The Indian economy has significantly recovered in the current fiscal’s second quarter, from the record slump of a 23.9 per cent in the first quarter; however, it still has a long way to go to reach the pre-pandemic levels. India’s economy will take almost 7 quarters from Q4 FY21 to reach the pre-pandemic level in nominal terms, and there will be a permanent output loss of around 9 per cent of GDP, said a report by SBI Research. On the back of a better than expected recovery, it is estimated that FY21 GDP will face a contraction of 7.4 per cent, compared to 10.9 per cent estimated earlier, SBI Ecowrap report said. The forecasted GDP growth for Q3 would be around 0.1 per cent.
Out of the 41 high frequency leading indicators, 58 per cent are showing an acceleration in Q3. The positive momentum of various economic indicators includes RTO transactions, revenue collection at RTO, revenue earning of freight traffic, weekly food arrival, and a higher petrol and diesel consumption that continued in November. The business activity index has also shown improving momentum after a modest decline in the week of Diwali. Given the base effect, the FY22 GDP is expected to be at 11 per cent. However, the research underlined that all projections are conditional on the absence of another wave of infections.

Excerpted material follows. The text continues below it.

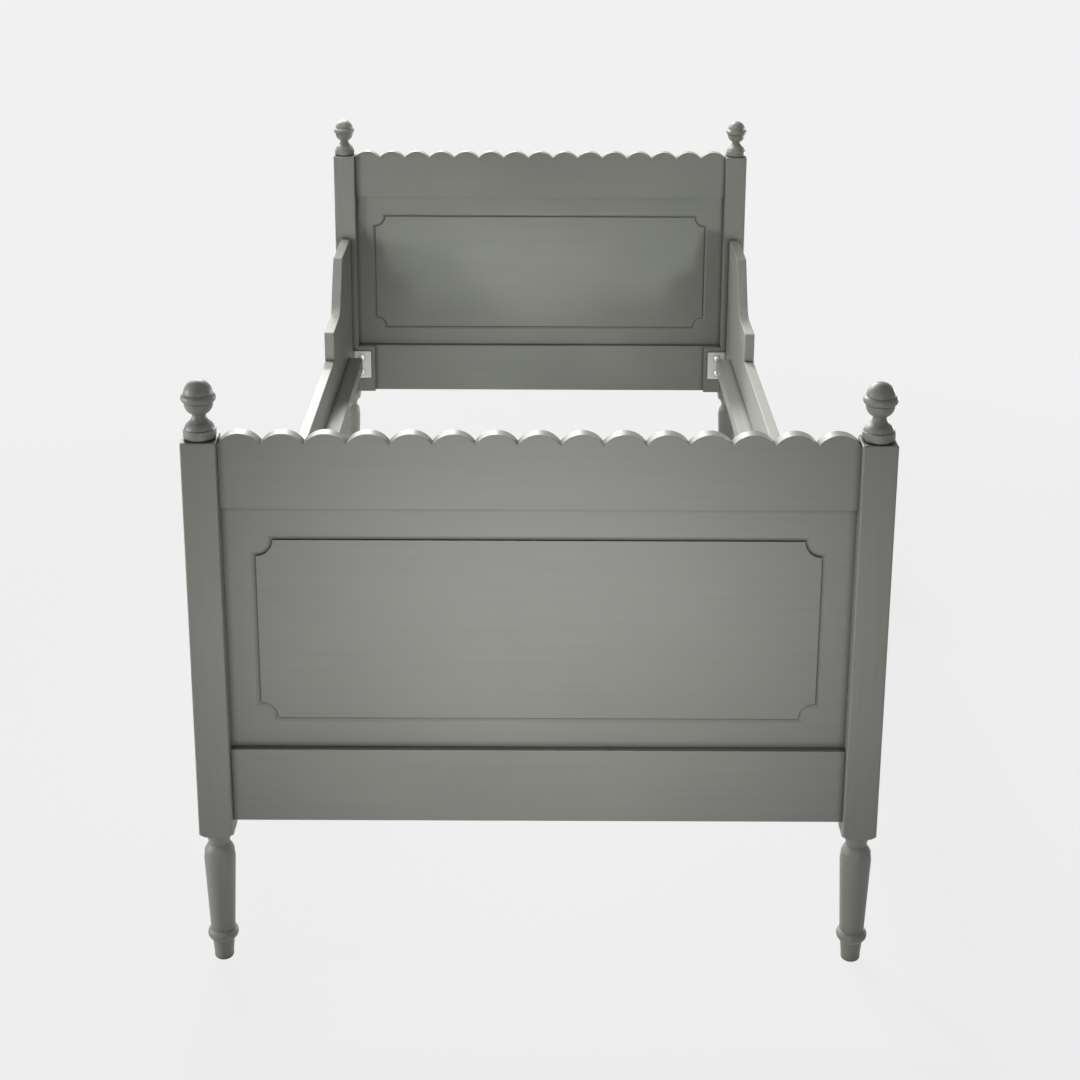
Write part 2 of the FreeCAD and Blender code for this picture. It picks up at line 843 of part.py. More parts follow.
def bracket_screws():
    """All screws that hold the brackets' arms to the side rails."""
    pieces = []
    for end in ends:
        for side in sides.values():
            for place in bracket_screw_places():
                head_at = Vector(side_rail_inner + bracket_thickness, place, bracket_screw_height())
                piece = screw(bracket_screw_length, head_at, Vector(-1, 0, 0))
                pieces.append(mirrored(at_end(piece, end), side))
    return Part.makeCompound(pieces)


def build():
    """Make every piece and write it to its own file."""
    os.makedirs("parts", exist_ok=True)
    for end in ends:
        for side_name, side in sides.items():
            save(end + "_post_" + side_name, post(end, side))
            save(end + "_finial_" + side_name, finial(end, side))
            save(end + "_corner_block_" + side_name, corner_block(end, side))
            save(end + "_bracket_" + side_name, bracket(end, side))
        save(end + "_top_rail", top_rail(end))
        save(end + "_bottom_rail", bottom_rail(end))
        save(end + "_panel", panel(end))
    for side_name, side in sides.items():
        save("side_rail_" + side_name, side_rail(side))
        save("wing_" + side_name, wing(side))
        save("ledger_" + side_name, ledger(side))
    save("finial_dowels", finial_dowels())
    save("rail_dowels", rail_dowels())
    save("wing_dowels", wing_dowels())
    save("ledger_screws", ledger_screws())
    save("bracket_bolts", bracket_bolts())
    save("bracket_screws", bracket_screws())


build()
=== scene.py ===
"""A painted wooden single bed in a pale studio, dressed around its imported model."""

import logging
import math
from collections.abc import Callable
from dataclasses import dataclass
from enum import Enum
from typing import ClassVar

import bmesh
import bpy
from mathutils import Matrix, Vector


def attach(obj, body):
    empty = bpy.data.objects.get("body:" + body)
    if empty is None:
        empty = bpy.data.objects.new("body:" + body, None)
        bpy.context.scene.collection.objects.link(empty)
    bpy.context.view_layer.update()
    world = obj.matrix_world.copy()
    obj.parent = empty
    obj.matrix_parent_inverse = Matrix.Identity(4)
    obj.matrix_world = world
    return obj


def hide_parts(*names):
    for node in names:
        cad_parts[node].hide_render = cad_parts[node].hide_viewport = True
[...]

On the other hand, even as the growth outlook has improved, the decline in Government expenditure has been quite significant to Rs 3.62 lakh crore in Q2 FY21 from Rs 4.86 lakh crore in Q1 FY21. The revenue and capital expenditure both declined in Q2 compared to Q1, with larger decline witnessed in revenue expenditure. Moreover, October data showed further decline in overall expenditure compared to September.
Meanwhile, the SBI Research estimated that a large part of fiscal expenditure by the Government has been indirect and are off-balance sheet items. Thus, the Government might be able to spend in Q4 to resurrect growth further. It has revised the fiscal deficit estimates for FY21 at 8 per cent of GDP.